Let's review the nested try/catch. Low priority.

barryhughes commented 1 week ago
ActionScheduler_Abstract_ListTable::get_bulk_actions()
    classes/abstracts/ActionScheduler_Abstract_ListTable.php:162

↑ Unclear who/what we're guarding against here. I'd think if a bulk action lacks a valid callback, we should log that but simply omit it from the returned array of possible actions.

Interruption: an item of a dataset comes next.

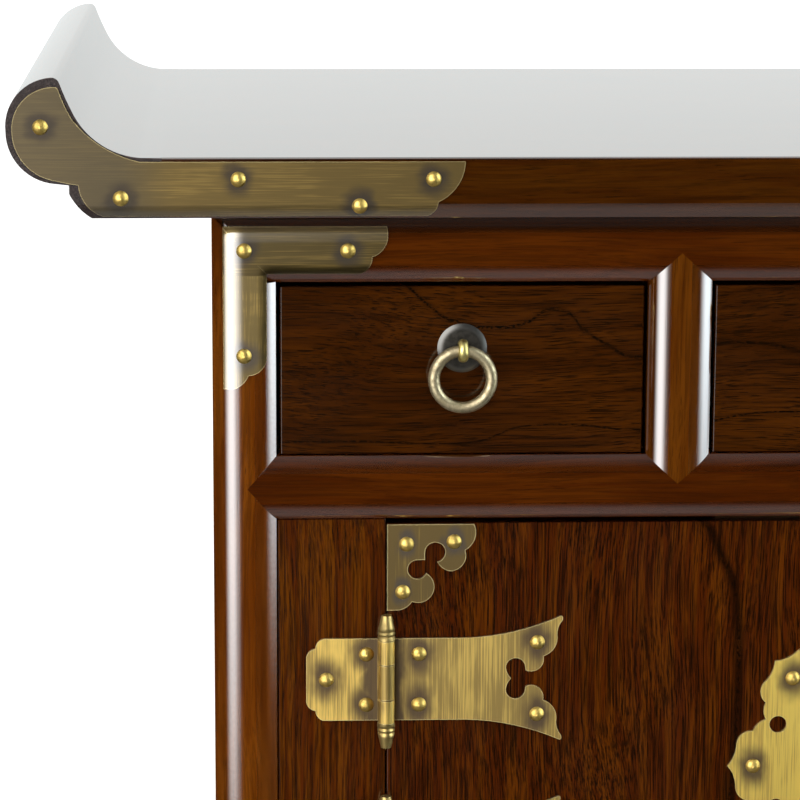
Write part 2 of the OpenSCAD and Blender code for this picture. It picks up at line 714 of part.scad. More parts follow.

Needs attention, low priority (I don't recall seeing reports about this specific exception) 🟠

barryhughes commented 1 week ago
ActionScheduler_WPCLI_QueueRunner::__construct()
    classes/WP_CLI/ActionScheduler_WPCLI_QueueRunner.php:33

↑ This code should only run in the context of WP CLI. The exception seems justified, no follow-up needed at present 🟢

barryhughes commented 1 week ago
ProgressBar::__construct()
    classes/WP_CLI/ProgressBar.php:47

↑ This code should only run in the context of WP CLI. The exception seems justified, no follow-up needed at present 🟢

barryhughes commented 1 week ago
ActionScheduler_DBStore::save_action_to_db()
    classes/data-stores/ActionScheduler_DBStore.php:113
ActionScheduler_DBStore::save_action_to_db()
    classes/data-stores/ActionScheduler_DBStore.php:118
ActionScheduler_DBStore::save_action_to_db()
    classes/data-stores/ActionScheduler_DBStore.php:126

↑ For all of the above, the exception is thrown from within a private method but we trigger this through various paths. In some cases, we catch the exception then log an error. In others, we do not and execution probably halts. Needs review 🔴

barryhughes commented 1 week ago
ActionScheduler_DBStore::get_query_actions_sql()
    classes/data-stores/ActionScheduler_DBStore.php:397
ActionScheduler_DBStore::get_query_actions_sql()
    classes/data-stores/ActionScheduler_DBStore.php:455
ActionScheduler_DBStore::get_query_actions_sql()
    classes/data-stores/ActionScheduler_DBStore.php:470
ActionScheduler_DBStore::get_query_actions_sql()
    classes/data-stores/ActionScheduler_DBStore.php:493

↑ These are all within ActionScheduler_DBStore::get_query_actions_sql(). It's called from various public API functions like as_get_scheduled_actions() which lack protection against the exceptions. These particular exceptions seem somewhat reasonable, they guard against misuse that should generally be caught during development, but that can't be guaranteed. Needs review 🟠